Quelle question auriez-vous souhaité poser à son éditeur ?

Dis, Mich’ (Gallimard donc), t’as vérifié la pression des pneus de la Facel Vega FV3B ? Oui, je sais, c’est un peu facile cette impertinence … 

Sans transition, quelle est votre librairie coup de cœur ?

Je participe activement à la vie de ma librairie de quartier qui est l’inénarrable Librairie Antoine* à Versailles ; plus que centenaire et tenue depuis quatre ans désormais par Antoine et Nathalie qui sont devenus des amis.

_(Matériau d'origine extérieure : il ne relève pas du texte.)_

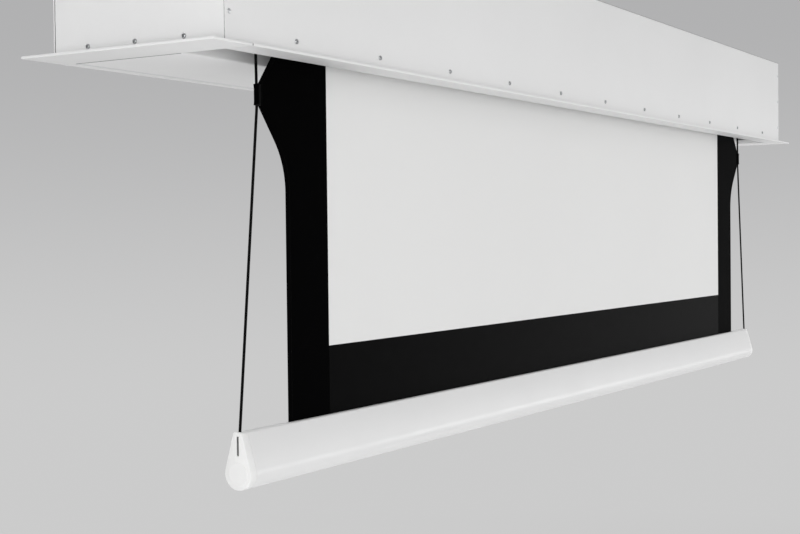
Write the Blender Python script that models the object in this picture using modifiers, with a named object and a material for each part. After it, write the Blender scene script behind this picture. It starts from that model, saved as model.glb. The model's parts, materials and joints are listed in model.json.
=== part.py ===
"""Recessed motorized projector screen with side tension cords, drawn partly lowered.

Metres. +X runs along the roller, +Y to the rear and +Z up. The origin lies on the
casing's top face, straight above the fabric's plane.
"""

from math import acos, ceil, cos, degrees, pi, radians, sin, sqrt, tan, tau

import bmesh
import bpy
from mathutils import Matrix, Vector

# Clearance between neighbours that touch on the real product
GAP = 0.0003

EDGE = 0.0006  # rounding on small moulded and cut edges
WELD = 0.000005  # points closer than this are one
CHORD_SAG = 0.00008  # how far a turned face may lie inside its true round
SMALL_ROUND = 16  # corners of a small round that is not turned
PAST = 0.012  # how far a cutting shape runs past what it cuts

# Picture and fabric
IMAGE_WIDTH = 1.600
IMAGE_HEIGHT = 0.900
SIDE_BORDER = 0.0935
BOTTOM_BORDER = 0.091
FABRIC_T = 0.0006
BAR_DROP = 0.455  # from the trim's face down to the bar's top, as photographed

# Ear on each side border, and the sleeve on its edge that holds the cord
EAR_START = 0.293  # above the bar's top
EAR_R = 0.104
EAR_LEAN = radians(38)  # of its straight edge, from upright
EAR_REACH = 0.058  # from the border's straight edge to the cord
EAR_SLEEVE = 0.026
SLEEVE_WALL = 0.0012
EAR_STEPS = 14

# Tension cord
CORD_D = 0.0036
CORD_INSET = 0.0044  # from the bar's end
CORD_DOWN = 0.020
CORD_BEND = 0.009
CORD_PITCH = 0.0042

# Weight bar, a hollow teardrop
BAR_PAST_EAR = 0.0470  # from the cord at the ear out to the bar's end
BAR_HEIGHT = 0.071
BAR_R = 0.0198
BAR_TOP = 0.0124
BAR_TOP_ROUND = 0.003
BAR_TOP_STEPS = 4
BAR_WALL = 0.0016
CAP = 0.0117
CAP_EDGE = 0.0008
SPIGOT = 0.014
SLIT_WIDTH = 0.003
SLIT_TOP = 0.005
SLIT_BOTTOM = 0.029

# Hem rod and the pocket that holds it in the bar's top
HEM_ROD_D = 0.006
HEM_DEPTH = 0.0085
HEM_SLIT = 0.0022

# Tension springs and cord anchors in the bar's ends
TENSION_TRAVEL = 0.004
ANCHOR_CLEAR = 0.002  # left between anchor and end cap at full travel
ANCHOR_LENGTH = 0.014
ANCHOR_RISE = 0.010  # above the cord's line, and as much below it
SPRING_R = 0.0058  # to the middle of the wire
SPRING_WIRE = 0.0012
SPRING_LENGTH = 0.052
SPRING_CURLS = 12
CURL_POINTS = 9
STOP_LENGTH = 0.010

# Casing, a folded steel channel that is open below
CASING_HEIGHT = 0.195
WALL = 0.0015
BEND = 0.004  # outer radius of the channel's folds
BEND_STEPS = 3
END_FLANGE = 0.014
END_ROOM = 0.0369  # between a roller bracket's foot and the casing's end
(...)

Je pourrais écrire un roman sur mes deux libraires chéris, que je passe une partie de ma vie à traumatiser sans relâche (pour leur plus grand plaisir bien sûr) ! Une librairie réellement participative qui a un concept étonnant : ce sont (presque) les lecteurs qui choisissent les livres qui y sont proposés ! Génial non ?

Par ailleurs, je fréquente aussi une petite librairie de bord de mer lors de mes très fréquents séjours à Locmariaquer : La librairie du Golfe** tenue par Michel Granval, fine lame de la chose littéraire, qui a toujours le bouquin auquel je n’avais pas pensé. C’est cela un libraire je crois, quelqu’un qui pense au livre qu’on n’attendait pas. On ne se rend pas compte mais avoir une vraie librairie dans un si petit village est une chance inouïe. Une vraie richesse qu’il faut préserver à tout prix.